Gün geçtikçe sayıları artan ve cesaretlenen bu “sarıklı” gruplar gerçekten şeriat mı istiyor, yoksa ülkede kaos çıkarıp bölücülük mü peşindeler?

Sahi, şeriat nedir? Ve bunlar gerçekten inandıkları şeriata uygun mu yaşıyorlar?

Bu soru, geçtiğimiz haftadan beri aklımı kurcalıyor. Masama oturduğumda, çocukluğumda 28 Şubat öncesi türeyen bir güruhu hatırlıyorum. Adı Müslüm müydü, neydi… Hafızam beni 32. Gün programına götürüyor. Programda, bir kadınla konuşmanın haram olduğunu, bunun şeriata uygun olmadığını söyleyen ve bu nedenle imam nikâhı kıydığını dile getiren adam, ardından hafızama kazınan ve aklıma her geldiğinde midemi bulandıran o sözleri söylemişti:
“Dini NİKAH kıydım fakat KIZIM gibi gördüm.”

KIZIM ve NİKAH kelimelerinin yan yana gelmesi kanımı donduruyor. Kur’an-ı Kerim’de Allah KIZ evlatlarla NİKAH kıymayı mı emrediyor? Nikâh kıydığınız kadınla duygusal ve cinsel bir birliktelik yaşarsınız; KIZ çocuklarınızla değil! Bu adam ise dinin emirlerini yerine getirdiğini iddia ederken, “KIZA” baba muamelesi yaptığını söyleyerek kendi içinde bile çelişiyordu.

Zaman geçtikçe büyüdüm, bu tip insanları yaşayarak daha iyi tanıdım. Yaşadığı olayın suçunu kendinde değil, Kemalizm’de buluyordu. Kendi şeriata uygun yaşadığını savunuyor; oyuna geldiğini, bunun Kemalistlerin İslam dinine zarar vermek için yapıldığını iddia ediyordu. İslam’a Kemalistler mi zarar verdi? Müslümler mi?

Ne tuhaf değil mi?

Bugün de sosyal medyada ve sokakta, adları pek de mühim olmayan bu yaşam tarzı ile söylemi birbirine zıt düşen güruh, giderek daha yüksek sesle konuşuyor. Öyle cesurlar ki Türkiye Cumhuriyeti’nin kurucu liderine açıkça hakaret etmeyi kendilerinde hak görüyorlar.

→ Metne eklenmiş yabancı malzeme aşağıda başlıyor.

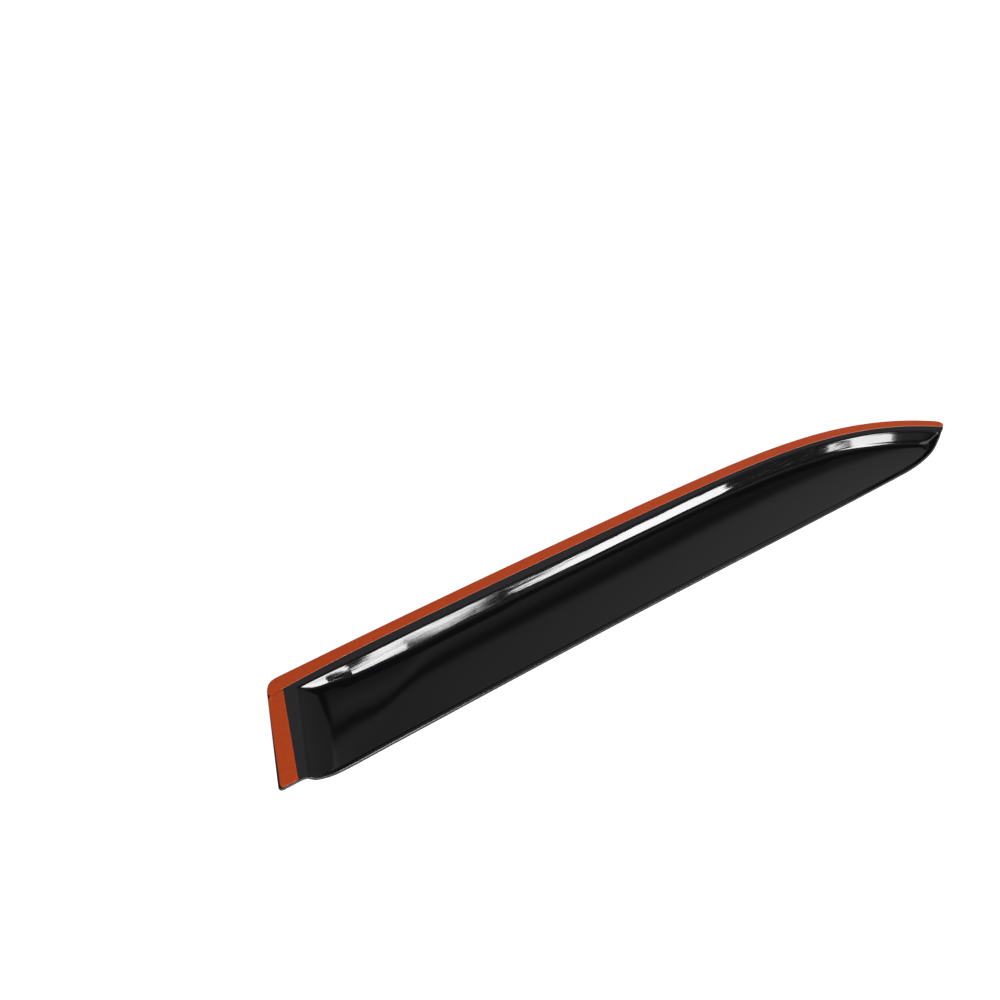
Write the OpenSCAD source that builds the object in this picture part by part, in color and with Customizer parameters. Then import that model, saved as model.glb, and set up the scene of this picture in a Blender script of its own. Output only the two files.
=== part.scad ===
// Window rain deflector for a rear side door.
// A dished acrylic visor with a flat flange on two sides, two strips of
// foam tape on the flanges and a peel-off liner on each strip.
// It lies on its crowned outer face, dish up, with the flanges level.
// X runs from the wide end to the tip, Y from the front edge to the back edge.

/* [Visor] */
// Length of the visor from its front end corner to its tip
visor_length = 700; // [620:1:780]
// Width of the visor at its wide end
end_width = 102.6; // [95:0.1:125]
// Thickness of the acrylic sheet
sheet_t = 2.5; // [2:0.1:3]
// Depth of the dish below the flanges
dish_depth = 13; // [11:0.5:17]

/* [Outline] */
// Lean of the end edge, in degrees
end_lean = 25.25; // [15:0.25:30]
// Distance that the end flange stays back from the front edge
end_setback = 2.8; // [0:0.1:5]
// Length over which that distance runs out
setback_length = 12; // [8:0.5:20]
// Radius of the long curve of the back edge
back_radius = 11000; // [8000:100:20000]
// Fall of the back edge for each mm of length, at the wide end
back_slope = 0.0065; // [0:0.0005:0.015]
// Length over which the back edge bends down to the tip
bend_length = 384; // [340:1:420]
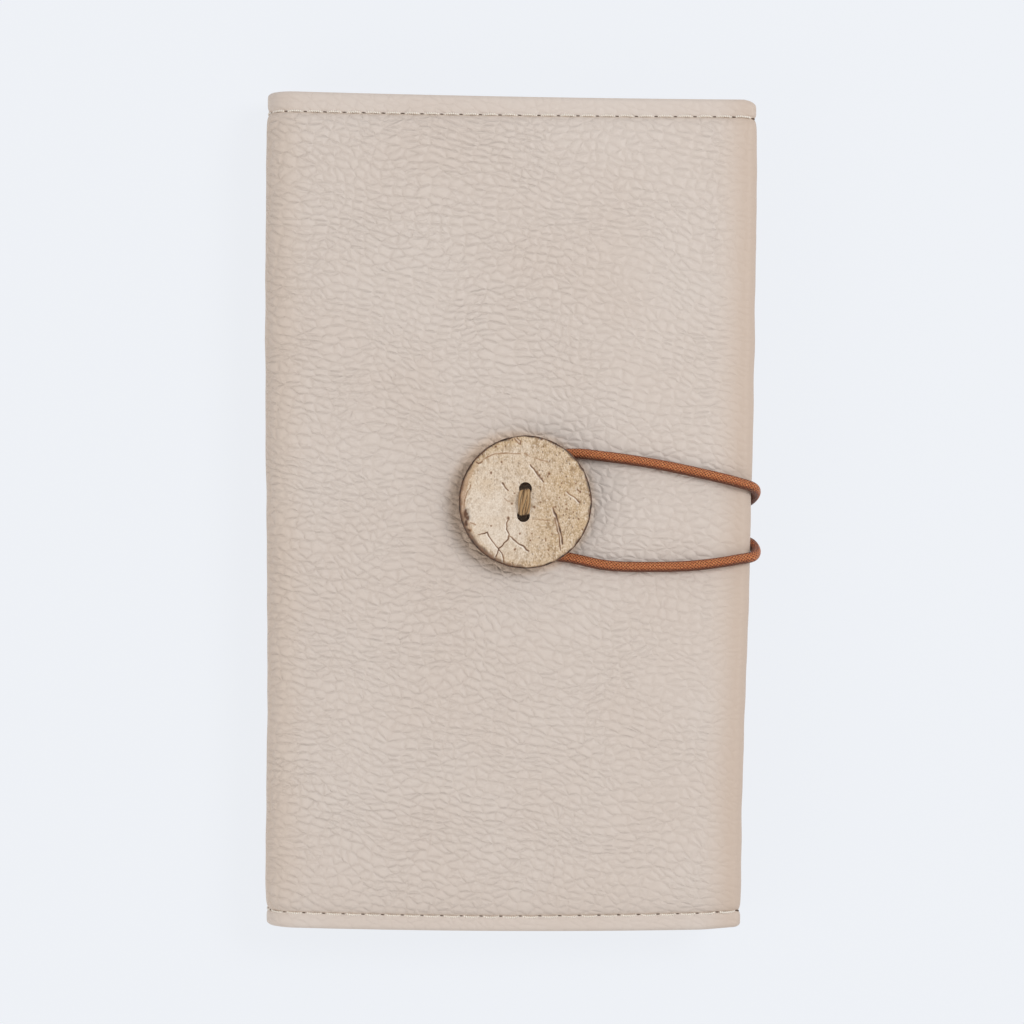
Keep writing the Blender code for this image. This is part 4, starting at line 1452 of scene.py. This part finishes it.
def elasticFinish():
    newFinish("braidedElastic", elastic)
    parts = partsOf(placeBy("UV"))
    along = calc("DIVIDE", parts["X"], elastic["yarnPitch"] * mm)
    around = times(parts["Y"], float(elastic["yarns"]))
    # two sets of yarns wind opposite ways and pass over each other by turns
    first, second = [wave(way(along, around), folded=True) for way in (plus, minus)]
    over = ramp(times(wave(along, 2), wave(around, 2)), -0.15, 0.15)
    yarn = plus(times(first, over), times(second, minus(1.0, over)))
    fuzz = noiseAt(vectorOf(X=times(along, 2.6), Y=times(around, 2.4)), 3.0)
    addBump(timesPlus(fuzz, 0.5, yarn))
    rubbed = mark("rubbed")
    return paint(
        "dark",
        (ramp(yarn, 0.15, 0.95), "colour"),
        # painted glints on the tops of the yarns
        (times(ramp(fuzz, 0.48, 0.64, 0.0, 0.95), ramp(yarn, 0.4, 0.9, 0.2, 1.0)), "light"),
        # painted shade down the cord's sides and a painted highlight along its middle
        (ramp(rubbed, 0.0, 1.0, 0.74, 0.0), "dark"),
        (ramp(rubbed, 0.6, 1.0, 0.0, 0.22), "light"),
    )


def elasticRoute():
    # over the cover, round its edge and in under the lining to the knot, on both sides of the nose
    z = thickness + cover["touchGap"] + elastic["cord"] / 2
    downZ = (z - elastic["firstDrop"], *elastic["downZ"])
    nose = []
    for angle in map(math.radians, elastic["noseAngles"]):
        x = elastic["noseX"] + elastic["noseReach"] * math.cos(angle)
        nose.append((x, elastic["noseY"] + elastic["noseSpread"] * math.sin(angle), z))
    strands = []
    for side, name in ((1, "upper"), (-1, "lower")):
        places = [(x, y, z) for x, y in elastic[name]]
        places += zip(elastic["downX"], elastic[name + "Down"], downZ)
        tail = zip(elastic["tailX"], elastic["tailY"], elastic["tailZ"])
        strands.append(places + [(x, elastic["anchorY"] + side * off, depth) for x, off, depth in tail])
    return strands[0][::-1] + nose + strands[1]


braidedElastic = elasticFinish()
elasticPlaces = smoothRoute(elasticRoute(), elastic["step"])
elasticLoop = makeTube("elasticLoop", elasticPlaces, elastic["cord"] / 2, elastic["sides"], braidedElastic)
around = verticesOf(elasticLoop).reshape(-1, elastic["sides"], 3) - elasticPlaces[:, None]
aroundX, aroundY, aroundZ = np.moveaxis(around / (elastic["cord"] / 2), 2, 0)
# which way each point of the cord faces, up or down and leaning towards +Y, and outward past the edge: high
# for the painted highlight, low at the sides for painted shade
overEdge = smoothStep(elasticPlaces[:, :1], 50, 55)
outside = np.maximum(np.abs(0.95 * aroundZ + 0.32 * aroundY), (aroundX + 0.4 * np.abs(aroundZ)) * overEdge)
storeMarks(elasticLoop, rubbed=smoothStep(outside, 0.3, 1.0))
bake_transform(elasticLoop)
settle(elasticLoop, "elastic", "closure_loop", "loop_tail_upper", "loop_tail_lower")

turns = np.linspace(0, 2 * math.pi, elastic["knotSteps"] + 1)[:-1]
long, wide = elastic["knotSize"]
knotPlaces = np.stack((
    elastic["knotX"] - long * np.sin(3 * turns),
    elastic["anchorY"] + wide * (np.sin(turns) + 2 * np.sin(2 * turns)),
    elastic["anchorZ"] + wide * (np.cos(turns) - 2 * np.cos(2 * turns)),
), 1)
elasticKnot = makeTube(
    "elasticKnot", knotPlaces, elastic["knotCord"], elastic["knotSides"], braidedElastic, closed=True
)
settle(elasticKnot, "elastic", "loop_knot", body="back_cover")
print("button, twine and elastic are in")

Peki bu cesareti kimden ve nereden alıyorlar?

Birçok gazeteci ve vatandaş “nefret söylemi” iddiasıyla tutuklanırken ya da ifadeye çağrılırken, bunlar neden çağrılmıyor? Ülkenin kurucu liderine hakaret ediyorlar, bölücülük söylemlerinde bulunuyorlar, İslam dini adı altında dinî ve millî değerlere hakaret ediyorlar açıkça.

Peki bunlar hangi şeriata göre yaşamak istiyor?

Sözde kendisini “hoca”, “şeyh”, “âlim” ilan eden; kadın bedeni üzerinden cennette “tomurcuk memeli kızlarla 70 yıl süren cinsellik” vaad eden; akıl ve ilimden uzak; “sakız çiğnersem orucum bozulur mu, taharetlenirken malum yerime su girerse orucum bozulur mu” gibi sorularla dini dar bir alana sıkıştıran; kız çocuklarını istismar eden; onları adeta damızlık gibi gören; eğitim ve sağlık hakkından mahrum bırakan; burka giydirerek dinî vecibeleri yerine getirdiğini sanan cahil bir kitlenin şeriatı mı?

Yoksa başka bir şey mi?

Şeriat, Kur’an ahlakı ile yaşamak ve Peygamber’in sünnetine uymak ise; Kur’an her şeyden önce aklı, ahlakı ve adaleti emreder.

Peki istenen bu şeriatta akıl nerede?
Ahlak nerede?
ADALET nerede?
Madem gerçekten şeriat istiyorsunuz, önce o şeriata uyun. Bugüne kadar “şeriatla yönetildiği” iddia edilen hiçbir ülkede bu üçünün akıl, ahlak, adalet bir arada olduğunu görmedim.
Aykırı, gerici, ayrıştırıcı, istismar edici akıl ve dine uygun olmayan söylemleri ile insanları özellikle gençleri Deizme yönlenmelerine neden olan dinden soğutan bu “sarıklılar” gerçekten kim?